▸ Object modeling scripts:
- - - -

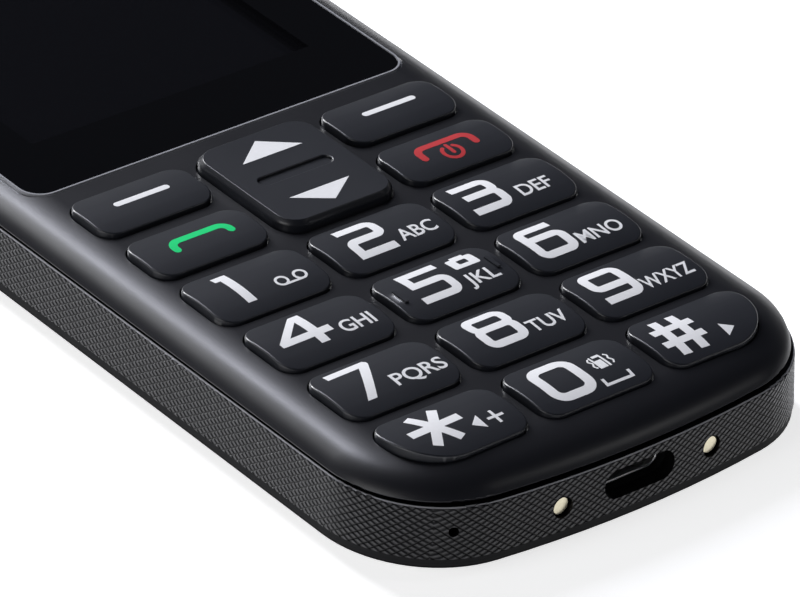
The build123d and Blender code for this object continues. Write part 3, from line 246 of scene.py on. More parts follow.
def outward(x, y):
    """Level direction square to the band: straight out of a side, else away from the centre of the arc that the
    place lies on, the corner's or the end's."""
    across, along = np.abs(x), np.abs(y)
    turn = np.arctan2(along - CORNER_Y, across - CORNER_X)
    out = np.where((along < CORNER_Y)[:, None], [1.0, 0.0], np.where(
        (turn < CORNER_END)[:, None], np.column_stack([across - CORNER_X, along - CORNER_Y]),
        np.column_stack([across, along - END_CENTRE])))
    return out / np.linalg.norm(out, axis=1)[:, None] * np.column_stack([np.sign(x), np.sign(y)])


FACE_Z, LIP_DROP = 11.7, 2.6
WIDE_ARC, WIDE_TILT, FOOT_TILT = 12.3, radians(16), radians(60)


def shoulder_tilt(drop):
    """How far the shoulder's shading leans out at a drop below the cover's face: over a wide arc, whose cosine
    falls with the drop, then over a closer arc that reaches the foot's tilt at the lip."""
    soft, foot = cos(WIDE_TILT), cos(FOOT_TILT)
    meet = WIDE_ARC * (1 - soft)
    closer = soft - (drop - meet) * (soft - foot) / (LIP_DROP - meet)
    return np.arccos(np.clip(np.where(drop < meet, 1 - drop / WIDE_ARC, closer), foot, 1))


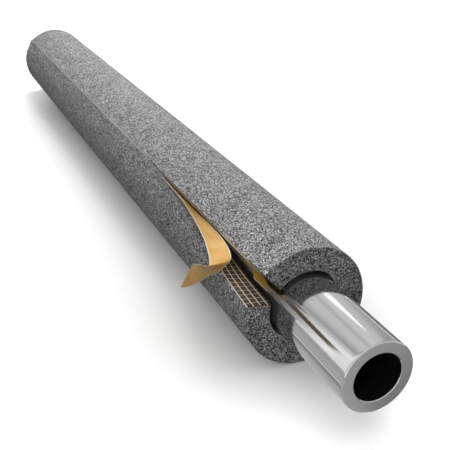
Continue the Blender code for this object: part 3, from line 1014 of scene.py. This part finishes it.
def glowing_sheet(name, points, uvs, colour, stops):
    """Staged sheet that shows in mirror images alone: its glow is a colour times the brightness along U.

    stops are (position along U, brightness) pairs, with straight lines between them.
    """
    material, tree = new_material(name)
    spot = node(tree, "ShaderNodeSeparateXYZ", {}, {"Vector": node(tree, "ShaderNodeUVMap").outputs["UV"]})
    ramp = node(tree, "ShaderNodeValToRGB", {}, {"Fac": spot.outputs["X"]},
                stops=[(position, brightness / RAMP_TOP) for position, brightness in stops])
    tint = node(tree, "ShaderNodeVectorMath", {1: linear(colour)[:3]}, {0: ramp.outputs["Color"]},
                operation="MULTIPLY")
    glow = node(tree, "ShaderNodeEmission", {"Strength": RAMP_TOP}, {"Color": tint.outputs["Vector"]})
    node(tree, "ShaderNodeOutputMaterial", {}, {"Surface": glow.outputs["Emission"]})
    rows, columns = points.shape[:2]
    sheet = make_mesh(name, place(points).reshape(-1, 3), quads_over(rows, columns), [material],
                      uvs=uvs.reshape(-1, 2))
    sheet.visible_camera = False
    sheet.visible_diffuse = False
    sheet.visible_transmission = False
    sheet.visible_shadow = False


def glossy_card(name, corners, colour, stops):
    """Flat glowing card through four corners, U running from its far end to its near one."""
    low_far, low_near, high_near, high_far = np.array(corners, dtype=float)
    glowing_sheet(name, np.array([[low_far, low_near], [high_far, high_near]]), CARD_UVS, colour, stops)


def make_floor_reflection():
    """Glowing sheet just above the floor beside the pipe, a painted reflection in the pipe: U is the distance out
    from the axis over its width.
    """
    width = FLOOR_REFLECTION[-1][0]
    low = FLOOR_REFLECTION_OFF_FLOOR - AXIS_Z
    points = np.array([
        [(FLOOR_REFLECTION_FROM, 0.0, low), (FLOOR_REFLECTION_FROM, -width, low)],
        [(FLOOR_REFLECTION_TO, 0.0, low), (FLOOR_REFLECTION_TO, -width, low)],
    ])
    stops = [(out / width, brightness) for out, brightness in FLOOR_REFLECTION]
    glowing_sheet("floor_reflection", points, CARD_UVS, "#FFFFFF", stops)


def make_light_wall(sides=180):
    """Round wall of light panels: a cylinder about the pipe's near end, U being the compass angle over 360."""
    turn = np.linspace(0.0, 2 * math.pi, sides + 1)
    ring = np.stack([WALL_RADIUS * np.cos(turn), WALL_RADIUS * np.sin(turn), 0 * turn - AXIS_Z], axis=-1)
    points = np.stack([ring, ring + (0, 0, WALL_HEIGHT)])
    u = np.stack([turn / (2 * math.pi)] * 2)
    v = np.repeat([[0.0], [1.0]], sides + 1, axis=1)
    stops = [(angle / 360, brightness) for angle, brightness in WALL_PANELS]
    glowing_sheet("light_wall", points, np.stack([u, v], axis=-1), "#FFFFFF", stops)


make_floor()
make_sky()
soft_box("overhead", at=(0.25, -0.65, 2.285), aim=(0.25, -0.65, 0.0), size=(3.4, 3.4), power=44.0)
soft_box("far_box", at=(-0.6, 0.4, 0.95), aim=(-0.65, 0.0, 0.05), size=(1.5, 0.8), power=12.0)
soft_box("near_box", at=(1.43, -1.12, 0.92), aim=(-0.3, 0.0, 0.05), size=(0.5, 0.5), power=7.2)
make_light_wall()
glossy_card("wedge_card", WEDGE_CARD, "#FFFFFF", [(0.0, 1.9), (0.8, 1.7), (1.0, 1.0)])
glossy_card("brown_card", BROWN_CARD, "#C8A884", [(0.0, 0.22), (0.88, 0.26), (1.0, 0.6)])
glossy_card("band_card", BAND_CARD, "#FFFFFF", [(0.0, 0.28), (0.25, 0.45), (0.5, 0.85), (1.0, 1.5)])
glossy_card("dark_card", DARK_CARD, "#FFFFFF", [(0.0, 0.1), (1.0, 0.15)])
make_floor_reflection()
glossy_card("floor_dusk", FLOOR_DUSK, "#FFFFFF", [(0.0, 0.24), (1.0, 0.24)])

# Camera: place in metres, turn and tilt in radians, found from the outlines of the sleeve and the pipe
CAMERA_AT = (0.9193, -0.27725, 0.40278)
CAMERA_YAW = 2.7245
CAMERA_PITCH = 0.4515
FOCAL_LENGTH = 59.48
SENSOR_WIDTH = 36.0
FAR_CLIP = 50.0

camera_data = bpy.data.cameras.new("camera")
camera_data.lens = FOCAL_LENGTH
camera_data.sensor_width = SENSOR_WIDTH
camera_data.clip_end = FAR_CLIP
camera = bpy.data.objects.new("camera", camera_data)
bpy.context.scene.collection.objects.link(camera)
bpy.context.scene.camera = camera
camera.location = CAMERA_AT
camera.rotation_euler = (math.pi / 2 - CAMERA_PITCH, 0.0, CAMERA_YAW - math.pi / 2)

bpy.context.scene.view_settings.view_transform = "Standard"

- - - -

▸ AIM OF THE EXERCISE:
From the preceding material, extract every line exactly.

▸ SOLVED PROBLEM:
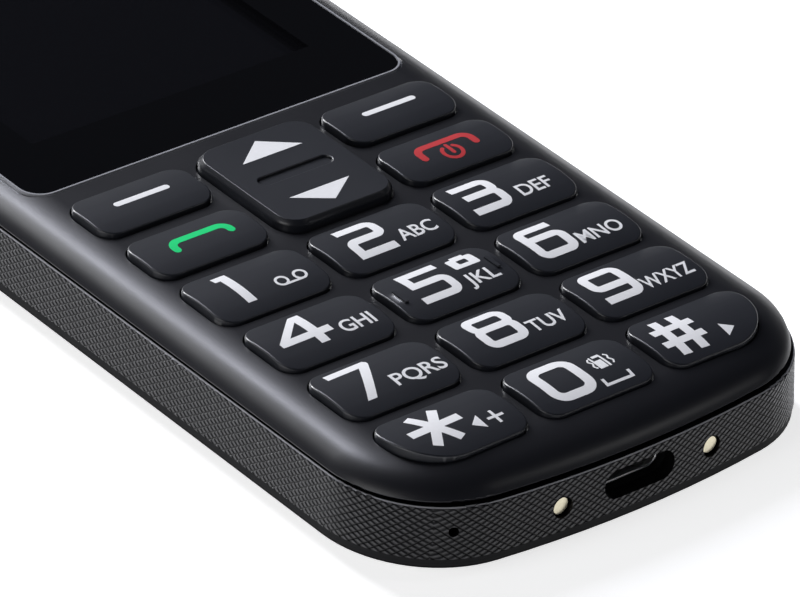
The build123d and Blender code for this object continues. Write part 3, from line 246 of scene.py on. More parts follow.
def outward(x, y):
    """Level direction square to the band: straight out of a side, else away from the centre of the arc that the
    place lies on, the corner's or the end's."""
    across, along = np.abs(x), np.abs(y)
    turn = np.arctan2(along - CORNER_Y, across - CORNER_X)
    out = np.where((along < CORNER_Y)[:, None], [1.0, 0.0], np.where(
        (turn < CORNER_END)[:, None], np.column_stack([across - CORNER_X, along - CORNER_Y]),
        np.column_stack([across, along - END_CENTRE])))
    return out / np.linalg.norm(out, axis=1)[:, None] * np.column_stack([np.sign(x), np.sign(y)])


FACE_Z, LIP_DROP = 11.7, 2.6
WIDE_ARC, WIDE_TILT, FOOT_TILT = 12.3, radians(16), radians(60)


def shoulder_tilt(drop):
    """How far the shoulder's shading leans out at a drop below the cover's face: over a wide arc, whose cosine
    falls with the drop, then over a closer arc that reaches the foot's tilt at the lip."""
    soft, foot = cos(WIDE_TILT), cos(FOOT_TILT)
    meet = WIDE_ARC * (1 - soft)
    closer = soft - (drop - meet) * (soft - foot) / (LIP_DROP - meet)
    return np.arccos(np.clip(np.where(drop < meet, 1 - drop / WIDE_ARC, closer), foot, 1))


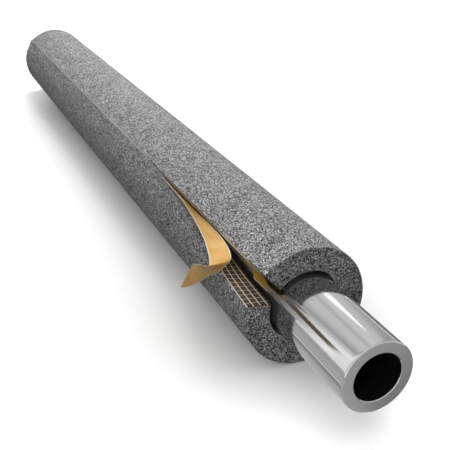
Continue the Blender code for this object: part 3, from line 1014 of scene.py. This part finishes it.
def glowing_sheet(name, points, uvs, colour, stops):
    """Staged sheet that shows in mirror images alone: its glow is a colour times the brightness along U.

    stops are (position along U, brightness) pairs, with straight lines between them.
    """
    material, tree = new_material(name)
    spot = node(tree, "ShaderNodeSeparateXYZ", {}, {"Vector": node(tree, "ShaderNodeUVMap").outputs["UV"]})
    ramp = node(tree, "ShaderNodeValToRGB", {}, {"Fac": spot.outputs["X"]},
                stops=[(position, brightness / RAMP_TOP) for position, brightness in stops])
    tint = node(tree, "ShaderNodeVectorMath", {1: linear(colour)[:3]}, {0: ramp.outputs["Color"]},
                operation="MULTIPLY")
    glow = node(tree, "ShaderNodeEmission", {"Strength": RAMP_TOP}, {"Color": tint.outputs["Vector"]})
    node(tree, "ShaderNodeOutputMaterial", {}, {"Surface": glow.outputs["Emission"]})
    rows, columns = points.shape[:2]
    sheet = make_mesh(name, place(points).reshape(-1, 3), quads_over(rows, columns), [material],
                      uvs=uvs.reshape(-1, 2))
    sheet.visible_camera = False
    sheet.visible_diffuse = False
    sheet.visible_transmission = False
    sheet.visible_shadow = False


def glossy_card(name, corners, colour, stops):
    """Flat glowing card through four corners, U running from its far end to its near one."""
    low_far, low_near, high_near, high_far = np.array(corners, dtype=float)
    glowing_sheet(name, np.array([[low_far, low_near], [high_far, high_near]]), CARD_UVS, colour, stops)


def make_floor_reflection():
    """Glowing sheet just above the floor beside the pipe, a painted reflection in the pipe: U is the distance out
    from the axis over its width.
    """
    width = FLOOR_REFLECTION[-1][0]
    low = FLOOR_REFLECTION_OFF_FLOOR - AXIS_Z
    points = np.array([
        [(FLOOR_REFLECTION_FROM, 0.0, low), (FLOOR_REFLECTION_FROM, -width, low)],
        [(FLOOR_REFLECTION_TO, 0.0, low), (FLOOR_REFLECTION_TO, -width, low)],
    ])
    stops = [(out / width, brightness) for out, brightness in FLOOR_REFLECTION]
    glowing_sheet("floor_reflection", points, CARD_UVS, "#FFFFFF", stops)


def make_light_wall(sides=180):
    """Round wall of light panels: a cylinder about the pipe's near end, U being the compass angle over 360."""
    turn = np.linspace(0.0, 2 * math.pi, sides + 1)
    ring = np.stack([WALL_RADIUS * np.cos(turn), WALL_RADIUS * np.sin(turn), 0 * turn - AXIS_Z], axis=-1)
    points = np.stack([ring, ring + (0, 0, WALL_HEIGHT)])
    u = np.stack([turn / (2 * math.pi)] * 2)
    v = np.repeat([[0.0], [1.0]], sides + 1, axis=1)
    stops = [(angle / 360, brightness) for angle, brightness in WALL_PANELS]
    glowing_sheet("light_wall", points, np.stack([u, v], axis=-1), "#FFFFFF", stops)


make_floor()
make_sky()
soft_box("overhead", at=(0.25, -0.65, 2.285), aim=(0.25, -0.65, 0.0), size=(3.4, 3.4), power=44.0)
soft_box("far_box", at=(-0.6, 0.4, 0.95), aim=(-0.65, 0.0, 0.05), size=(1.5, 0.8), power=12.0)
soft_box("near_box", at=(1.43, -1.12, 0.92), aim=(-0.3, 0.0, 0.05), size=(0.5, 0.5), power=7.2)
make_light_wall()
glossy_card("wedge_card", WEDGE_CARD, "#FFFFFF", [(0.0, 1.9), (0.8, 1.7), (1.0, 1.0)])
glossy_card("brown_card", BROWN_CARD, "#C8A884", [(0.0, 0.22), (0.88, 0.26), (1.0, 0.6)])
glossy_card("band_card", BAND_CARD, "#FFFFFF", [(0.0, 0.28), (0.25, 0.45), (0.5, 0.85), (1.0, 1.5)])
glossy_card("dark_card", DARK_CARD, "#FFFFFF", [(0.0, 0.1), (1.0, 0.15)])
make_floor_reflection()
glossy_card("floor_dusk", FLOOR_DUSK, "#FFFFFF", [(0.0, 0.24), (1.0, 0.24)])

# Camera: place in metres, turn and tilt in radians, found from the outlines of the sleeve and the pipe
CAMERA_AT = (0.9193, -0.27725, 0.40278)
CAMERA_YAW = 2.7245
CAMERA_PITCH = 0.4515
FOCAL_LENGTH = 59.48
SENSOR_WIDTH = 36.0
FAR_CLIP = 50.0

camera_data = bpy.data.cameras.new("camera")
camera_data.lens = FOCAL_LENGTH
camera_data.sensor_width = SENSOR_WIDTH
camera_data.clip_end = FAR_CLIP
camera = bpy.data.objects.new("camera", camera_data)
bpy.context.scene.collection.objects.link(camera)
bpy.context.scene.camera = camera
camera.location = CAMERA_AT
camera.rotation_euler = (math.pi / 2 - CAMERA_PITCH, 0.0, CAMERA_YAW - math.pi / 2)

bpy.context.scene.view_settings.view_transform = "Standard"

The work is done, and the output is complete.